Our voices are our power. Until our local and state governments step up, we must disrupt their operations — unwaveringly asserting our presence and support. High school students walked out of class across LA this week, gathering from Westwood to City Hall to protest ICE operations and support Día Sin Inmigrantes demonstrators who shut down the 101 Freeway on February 3. If Chancellor Frenk and the UC Regents continue to fail the undocumented community, we must demand their attention by bringing similar strikes to campus.
The need for student action is highlighted not only by our administration’s to protect undocumented students, but also the university’s complicity in border policing. The federal infrastructure that now facilitates mass immigrant detention and deportation emerged from the military/prison-industrial complex (MPIC), where surveillance and xenophobic policing converged around myths of national security and a manufactured “border crisis.” By terminating unjust investments and research, UCLA can weaken these institutions both locally and nationally; this would involve divesting from MPIC firms such as BlackRock, ending research cooperation with the US military and DHS, and abolishing unjust campus policing.
Threats of deportation and immigration enforcement raids have historically been used to surveil and weaken labor and social movements. We must therefore acknowledge that the latest escalation against migrant communities is also a retaliation against the movement for decolonization in Palestine and the past years’ hard-fought wins by labor unions across the country — among other movements and efforts. The border policing apparatus’s ability to destabilize immigrant communities regardless of documentation is often exploited as a form of union-busting and punishment for dissent. In this respect, organized labor is at the frontline of the fight for immigrant justice, and the UC Regents must strengthen campus unions’ capacity for resisting Trump’s agenda by engaging in good-faith bargaining, not illegal strike repression.
Likewise, the already prevalent police surveillance on our campus could be weaponized against students and workers with precarious statuses; UCPD is closely tied to LAPD, whose new Democrat-nominated chief has a long, worrying history of collaboration with ICE. Similarly, UCPD’s use of the campus curfew as a de facto stop-and-frisk policy perpetuates racist trends in policing that disproportionately endanger the undocumented community.

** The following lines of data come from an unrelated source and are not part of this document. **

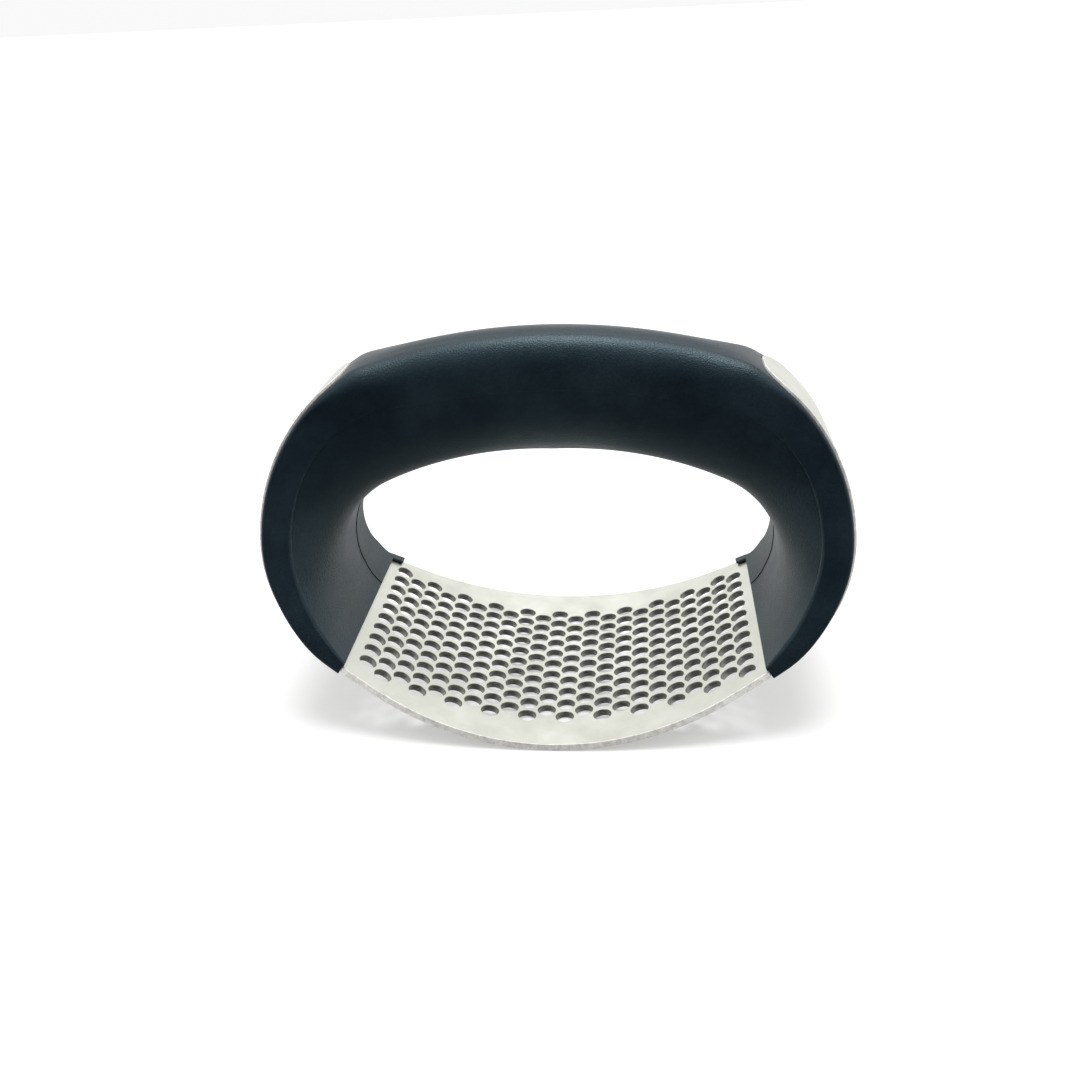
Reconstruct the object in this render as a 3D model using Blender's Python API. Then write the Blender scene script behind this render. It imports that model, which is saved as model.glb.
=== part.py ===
"""Rocking garlic press: a perforated steel band bent into a ring's lower two thirds, a moulded handle that
fills its sides and closes it over the top, and a cover behind each side of the handle.

Everything is laid out along one closed path, the band's inner surface seen from the front. A place on the
object is (s, y, n): s is the distance along the path from the middle of the floor, counted up the right side
and down the left; y is the depth; n is the height above the path, towards the middle of the ring.
Run it with blender --background --python part.py. Metres, +Z up."""

import bisect
import math

import bmesh
import bpy
from mathutils import Vector
from mathutils.geometry import delaunay_2d_cdt

MM = 0.001

# The path: the floor's arc, a short straight, then the arcs of the corner, side, shoulder and top.
FLOOR_RADIUS = 65.0 * MM
FLOOR_ANGLE = math.radians(30.4)
FLOOR_STRAIGHT = 10.2 * MM
CORNER_RADIUS = 23.0 * MM
CORNER_ANGLE = math.radians(92.1)
SIDE_RADIUS = 34.4 * MM
SIDE_ANGLE = math.radians(146.8)
SHOULDER_RADIUS = 7.5 * MM
SHOULDER_ANGLE = math.radians(162.7)

# The depth from the middle plane to the front edge, which narrows from the floor up to the grip.
FLOOR_HALF_DEPTH = 28.8 * MM
GRIP_HALF_DEPTH = 7.2 * MM
TAPER_LENGTH = 121.0 * MM

# The steel band.
SHEET = 1.4 * MM
BAND_CORNER = 7.0 * MM
HOLE_PITCH = 4.15 * MM
HOLE_DIAMETER = 3.3 * MM
HOLE_COLUMNS = 22
HOLE_ROWS = 10
HOLE_SIDES = 8
HOLE_MARGIN = 1.2 * MM

# The handle's section: the flat rim, and the crest that stands out between its two rims.
TOE = 41.6 * MM
TOE_THICKNESS = 0.8 * MM
TOE_LENGTH = 22.0 * MM
RIM = 5.0 * MM
GRIP_RIM = 8.0 * MM
RIM_GROWTH = (82.0 * MM, 120.0 * MM)
REAR_FILL = 0.95
REAR_FILL_FADE = (80.0 * MM, 104.0 * MM)
EDGE_ROUND = 0.7 * MM
GRIP_ROUND = 4.6 * MM
GRIP_ROUND_HEIGHT = 6.2 * MM
GRIP_ROUND_GROWTH = (92.0 * MM, 116.0 * MM)
GRIP_CROWN = 0.4 * MM
ROUNDED_CREST = (60.0 * MM, 105.0 * MM)

# The crest in the middle plane: an arc under the grip, one round each upper corner and one down to the toe.
GRIP_THICKNESS = 21.4 * MM
CREST_TOP_RADIUS = 80.0 * MM
CREST_TOP_ANGLE = math.radians(24.5)
CREST_SIDE_RADIUS = 20.5 * MM
CREST_FOOT_RADIUS = 17.0 * MM
CREST_FOOT_ANGLE = math.radians(128.0)

# The covers behind the sides: each meets the handle at a plane behind the middle and plugs into its pocket.
PARTING = 9.6 * MM
PARTING_GAP = 0.3 * MM
COVER_TIP = 88.0 * MM
POCKET = (60.0 * MM, 84.0 * MM)
POCKET_FRONT = -1.0 * MM
POCKET_WALL = 3.0 * MM
PLUG_LENGTH = 4.0 * MM
PLUG_CLEARANCE = 0.25 * MM

# The lips in front of the band's arms and behind them, which keep the handle from sliding off: the band is
# narrower by one on each edge, with a notch where they start. The covers' lugs reach on past the notch.
FIT = 0.3 * MM
LIP = 1.2 * MM
NOTCH = 0.4 * MM
LUG_WALL = 0.5 * MM
LUG_DROP = 1.1 * MM
LUG_LENGTH = 10.0 * MM
LUG_LEAD = 2.4 * MM

STEP = 3.0 * MM
SIDES = {1: "right", -1: "left"}
BAND_STEEL = ("band_steel", (0.75, 0.75, 0.70, 1.0), 0.28, 1.0)
HANDLE_PLASTIC = ("handle_plastic", (0.012, 0.026, 0.036, 1.0), 0.42, 0.0)


def ease(value, start, end):
    """0 before start, 1 after end, and smooth between them."""
    t = min(max((value - start) / (end - start), 0.0), 1.0)
    return t * t * (3.0 - 2.0 * t)


def chain(x, z, bends):
    """Arcs end to end from (x, z) as (start, x, z, angle, curvature), then their length and end point.

    A bend is (start angle, end angle, radius), or (angle, angle, None, length) where it is straight."""
    pieces = []
    length = 0.0
    for start, end, radius, *straight in bends:
        curvature = 1.0 / radius if radius else 0.0
        pieces.append((length, x, z, start, curvature))
        piece = radius * (end - start) if radius else straight[0]
        x, z, _ = along(pieces, length + piece)
        length += piece
    return pieces, length, (x, z)


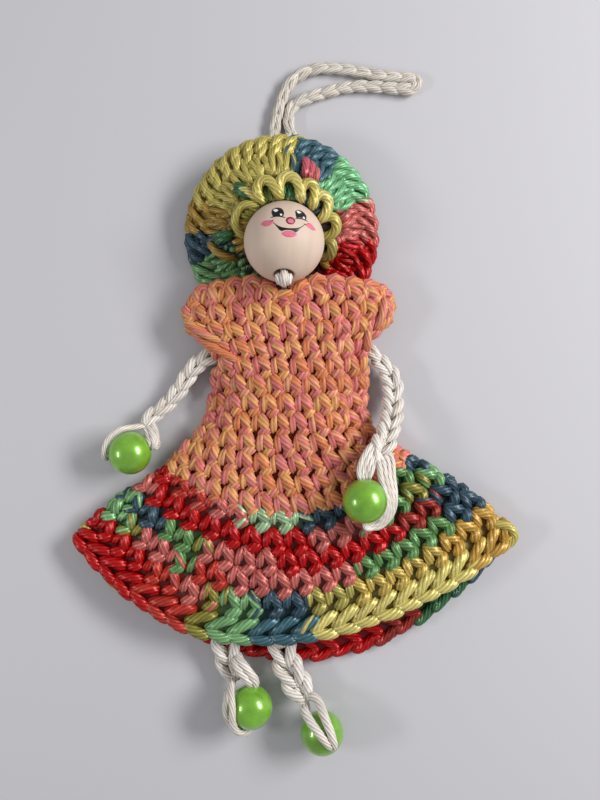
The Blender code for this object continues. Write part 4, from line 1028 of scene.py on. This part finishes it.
def on_head(flat, out):
    """Places on the head from places to the right of and above its nose in millimetres."""
    flat = np.asarray(flat) / 1000
    depth = np.sqrt(HEAD_R**2 - np.sum(flat**2, axis=-1, keepdims=True))
    place = flat[..., :1] * FACE_RIGHT + flat[..., 1:] * FACE_UP + depth * FACE_FRONT
    return HEAD_CENTRE + unit(place) * (HEAD_R + out)


class Print:
    """Thin raised patches of one paint on the head."""

    def __init__(self):
        self.points = []
        self.quads = []
        self.count = 0

    def between(self, upper, lower, out=PAINT_OUT):
        """A patch between two lines of places."""
        upper = resample(smooth(upper, SHAPE_STEPS), PRINT_STEPS) + (0, PRINT_EDGE)
        lower = resample(smooth(lower, SHAPE_STEPS), PRINT_STEPS) - (0, PRINT_EDGE)
        share = np.linspace(0, 1, PRINT_ROWS)[:, None, None]
        flat = upper * (1 - share) + lower * share
        index = self.count + np.arange(PRINT_ROWS * PRINT_STEPS).reshape(PRINT_ROWS, PRINT_STEPS)
        behind = index.size
        quads = [np.stack([index[:-1, :-1], index[1:, :-1], index[1:, 1:], index[:-1, 1:]], axis=-1)]
        quads.append(quads[0][..., ::-1] + behind)
        rim = np.concatenate([index[0, ::-1], index[1:, 0], index[-1, 1:], index[-2:0:-1, -1]])
        after = np.roll(rim, -1)
        quads.append(np.stack([after, rim, rim + behind, after + behind], axis=-1))
        self.points += [on_head(flat, out).reshape(-1, 3), on_head(flat, -PRINT_DEPTH).reshape(-1, 3)]
        self.quads += [part.reshape(-1, 4) for part in quads]
        self.count += 2 * behind

    def inside(self, outline, out=PAINT_OUT):
        """A patch inside a closed outline."""
        outline = np.array(outline)
        outline = np.roll(outline, -int(np.argmin(outline[:, 0])), axis=0)
        far = int(np.argmax(outline[:, 0]))
        halves = [outline[:far + 1], np.concatenate([outline[far:], outline[:1]])[::-1]]
        halves.sort(key=lambda half: -half[:, 1].mean())
        self.between(halves[0], halves[1], out)

    def line(self, points, width, out=PAINT_OUT):
        """A line of a given width in millimetres, thinner towards its ends."""
        middle = resample(smooth(points, SHAPE_STEPS), PRINT_STEPS)
        across = unit(np.gradient(middle, axis=0))[:, ::-1] * (-1, 1)
        half = (width / 2) * taper(PRINT_STEPS, 0.3, 4)[:, None]
        self.between(middle + across * half, middle - across * half, out)

    def ring(self, centre, half_axes, out=PAINT_OUT):
        """A filled ellipse."""
        angle = np.linspace(0, math.pi, 13)
        arch = np.stack([-np.cos(angle) * half_axes[0], np.sin(angle) * half_axes[1]], axis=1)
        self.between(arch + centre, arch * (1, -1) + centre, out)

    def make(self, name, material):
        quads = np.concatenate(self.quads)
        return raw_object(name, np.concatenate(self.points), quads.ravel(),
                          np.arange(len(quads)) * 4, material)


def node_material(name):
    material = bpy.data.materials.new(name)
    material.use_nodes = True
    return material, material.node_tree.nodes, material.node_tree.links


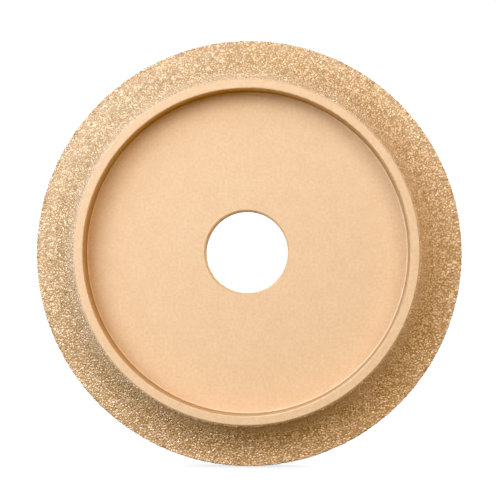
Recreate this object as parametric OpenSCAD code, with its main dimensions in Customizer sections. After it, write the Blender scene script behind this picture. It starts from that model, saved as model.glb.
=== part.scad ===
// Cove-profile diamond grinding wheel.
// A turned steel core with a recessed face, a plain rim and a concave flank.
// The flank and the outside edge carry a brazed layer of diamond grains.
// The wheel turns about Y, its front faces -Y, and its centre is the origin.

/* [Wheel] */
// Outside diameter, measured over the diamond grains
wheel_d = 106; // [104:0.5:112]
// Thickness from the front of the rim to the back face
wheel_t = 15; // [14:0.5:18]
// Diameter of the arbor bore
bore_d = 20; // [14:0.5:25.4]

/* [Core] */
// Outside diameter of the plain rim on the front
rim_d = 82.8; // [81.6:0.1:84]
// Diameter of the recess inside the plain rim
recess_d = 78.2; // [70:0.1:80]
// Depth of the front recess
recess_depth = 6.2; // [4:0.1:7]
// Diameter of the recess in the back
back_recess_d = 74; // [60:0.5:80]
// Thickness of the web between the two recesses
web_t = 4; // [3:0.1:5]

/* [Edges] */
// Radius of the rim's outer edge, where it meets the diamond layer
rim_round = 0.4; // [0.2:0.05:0.8]
// Radius of the recess mouths and of the back edge
edge_round = 0.3; // [0.1:0.05:0.6]
// Radius in the corner at the foot of each recess wall
foot_round = 0.4; // [0.2:0.05:1]
// Width of the chamfer at each end of the bore
bore_chamfer = 0.4; // [0.2:0.05:0.8]

/* [Cove] */
// Radius of the steel cove under the diamond layer
cove_r = 12; // [11.7:0.1:12.4]

/* [Diamond layer] */
// Thickness of the braze skin
braze_t = 0.25; // [0.15:0.05:0.35]
// Height of the grains above the braze
grit_t = 0.25; // [0.1:0.05:0.4]

/* [Hidden] */

$fn = 180;
slack = 1;
bore_r = bore_d / 2;
core_r = wheel_d / 2 - braze_t - grit_t;
rim_r = rim_d / 2;
recess_r = recess_d / 2;
back_recess_r = back_recess_d / 2;
front_z = wheel_t / 2;
back_z = -wheel_t / 2;
web_front_z = front_z - recess_depth;
web_back_z = web_front_z - web_t;
cove_top_z = front_z - rim_round;
cove_centre = [rim_r + cove_r, cove_top_z];
skin_back_z = back_z + edge_round;

// What a round of radius r takes off a corner at [0, 0] whose solid lies at -X and -Y.
module corner_waste(r) {
    difference() {
        translate([-r, -r]) square(r + slack);
        translate([-r, -r]) circle(r);
    }
}

// Space inside a recess: mouth on the line y = depth, floor on y = 0, foot rounded.
module recess_space(r, depth) {
    difference() {
        translate([-slack, 0]) square([r + slack, depth + slack]);
        difference() {
            translate([r - foot_round, 0]) square(foot_round);
            translate([r - foot_round, foot_round]) circle(foot_round);
        }
    }
    translate([r, depth]) mirror([1, 0]) corner_waste(edge_round);
}

// Triangle that cuts the chamfer at one end of the bore, mouth towards +Y.
module bore_chamfer_space() {
    polygon([
        [bore_r - slack, -bore_chamfer - slack],
        [bore_r - slack, slack],
        [bore_r + bore_chamfer + slack, slack],
    ]);
}

// Half section of the core, radius along X and height along Y.
module core_section() {
    difference() {
        translate([bore_r, back_z]) square([core_r - bore_r, wheel_t]);
        translate(cove_centre) circle(cove_r);
        translate([rim_r, front_z]) corner_waste(rim_round);
        translate([core_r, back_z]) mirror([0, 1]) corner_waste(edge_round);
        translate([0, web_front_z]) recess_space(recess_r, recess_depth);
        translate([0, web_back_z]) mirror([0, 1])
            recess_space(back_recess_r, web_back_z - back_z);
        translate([0, web_front_z]) bore_chamfer_space();
        translate([0, web_back_z]) mirror([0, 1]) bore_chamfer_space();
    }
}

// Half section of the flank and the outside edge with a skin of thickness t on them.
module flank_section(t) {
    difference() {
        translate([rim_r - slack, skin_back_z])
            square([core_r + t - rim_r + slack, cove_top_z - skin_back_z]);
        translate(cove_centre) circle(cove_r - t);
    }
}

// Half section of a skin between two heights above the steel.
module skin_section(inner_t, outer_t) {
    difference() {
        flank_section(outer_t);
        flank_section(inner_t);
    }
}

// Turns a half section about the wheel's axis, front towards -Y.
module turned() {
    rotate([90, 0, 0]) rotate_extrude() children();
}

module wheel_core() {
    color("#F0CD9F") turned() core_section();
}

module braze_layer() {
    color("#C89C66") turned() skin_section(0, braze_t);
}

module diamond_layer() {
    color("#DDBA90") turned() skin_section(braze_t, braze_t + grit_t);
}

wheel_core();
braze_layer();
diamond_layer();
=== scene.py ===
"""Looks of the cove-profile diamond grinding wheel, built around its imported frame.

The wheel stands on edge. It turns about Y, and its recessed front faces -Y. Lengths are in
metres. The steel core is the CAD node with a lacquer material. The braze skin and the diamond
grains replace their plain CAD rings: they follow the flank's outline, read from the frame.
"""

import itertools
import math

import bmesh
import bpy
import numpy as np
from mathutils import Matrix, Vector, noise


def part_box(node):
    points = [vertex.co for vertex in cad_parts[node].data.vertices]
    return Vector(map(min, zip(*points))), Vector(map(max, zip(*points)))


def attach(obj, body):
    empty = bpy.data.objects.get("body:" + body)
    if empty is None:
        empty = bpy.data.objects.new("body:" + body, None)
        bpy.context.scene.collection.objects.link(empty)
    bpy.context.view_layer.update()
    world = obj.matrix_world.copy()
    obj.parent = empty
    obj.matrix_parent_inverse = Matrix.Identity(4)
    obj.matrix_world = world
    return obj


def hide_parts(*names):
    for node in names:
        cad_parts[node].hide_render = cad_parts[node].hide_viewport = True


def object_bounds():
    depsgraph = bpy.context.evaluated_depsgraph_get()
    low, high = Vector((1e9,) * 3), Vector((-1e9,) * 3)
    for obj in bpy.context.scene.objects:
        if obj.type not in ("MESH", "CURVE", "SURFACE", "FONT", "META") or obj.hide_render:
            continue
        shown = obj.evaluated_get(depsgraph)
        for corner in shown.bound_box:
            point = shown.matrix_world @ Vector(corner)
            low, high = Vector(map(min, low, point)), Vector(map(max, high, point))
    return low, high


MM = 0.001
TAU = 2 * math.pi
SAME = 0.01 * MM  # two radii nearer to each other than this are one

# Outline of the flank: points on the cove, round the corner and on the outside edge
COVE_STEPS, CORNER_STEPS, EDGE_STEPS = 96, 12, 12

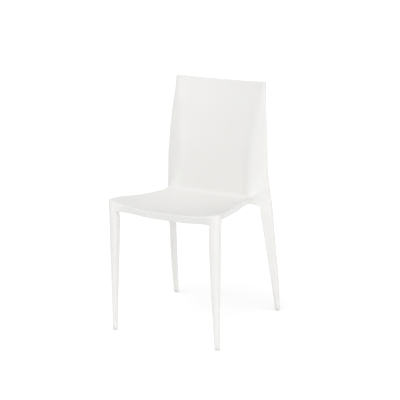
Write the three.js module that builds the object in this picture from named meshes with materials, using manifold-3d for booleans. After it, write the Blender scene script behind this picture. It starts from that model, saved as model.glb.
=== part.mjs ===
// One-piece moulded stacking chair with push-in glides and stacking pads.
// Millimetres, +Z up, the chair faces -Y, origin on the floor under its middle.
import * as THREE from 'three';
import { mergeVertices } from 'three/addons/utils/BufferGeometryUtils.js';
import Module from 'manifold-3d';

// ---------------------------------------------------------------- driving dimensions

const SEAT_WALL = 5.5;             // wall of the seat and of the middle of the back
const APRON_SETBACK = 25;          // how far the lower edge of the apron sits inboard of the rim
const LIP = 9;                     // width of the flat under the apron
const SHELL_LEVELS = 1;            // subdivision steps of the moulding's cage
const RIM_SHARPNESS = 2;           // crease value of the crisp rims
const SOFT = 1;                    // crease value of the rounder ones

const GLIDE_HEIGHT = 9;            // the moulding's legs end this far above the floor
const GLIDE_RADIUS = 7.3;
const SOCKET_RADIUS = 4.4;
const SOCKET_DEPTH = 24;
const SPIGOT_LENGTH = 20;
const SPIGOT_CORE = 3.4;           // radius of the spigot between its barbs
const SPIGOT_BARB = 4.1;
const BARBS = 3;
const FIT_GAP = 0.3;               // clearance between a push-in piece and its hole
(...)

UCPD’s worrying practices also include the publication of detailed information about individuals arrested on campus, which not only jeopardizes international students’ visa status, but also facilitates ICE’s inordinate targeting of labor and social organizers.
One of the most concrete actions that UCLA can take today to protect its community is to end the surveillance of its students, abolish UCPD, and bar external police departments like LAPD from campus, embracing community-led safety measures in their absence. If Chancellor Frenk and his administration still fail to resolve these threats and establish safeguards for undocumented students, then their priorities are clear: they will leave our campus vulnerable to Trump’s vicious, xenophobic attacks in order to sustain Block’s brutal crackdown on our constitutional rights.
Still, we recognize that our experiences cannot compare to those of the undocumented community; as IDEAS at UCLA reminds us, “no one understands the undocumented experience like undocumented people.” In order to resist Trump’s deportation agenda, we must follow the lead of undocumented students and community members as they continue a long history of organizing and struggle. We must identify the carceral machinery of US border policing to better resist it. And our voices must be loud and sustained. This is how we protect our community, but also work towards dismantling the institutions that make deportation possible.
We know that UCLA students, faculty, and staff stand with the undocumented community. The remaining question is whether our administration will join us — and we must ensure the answer is yes.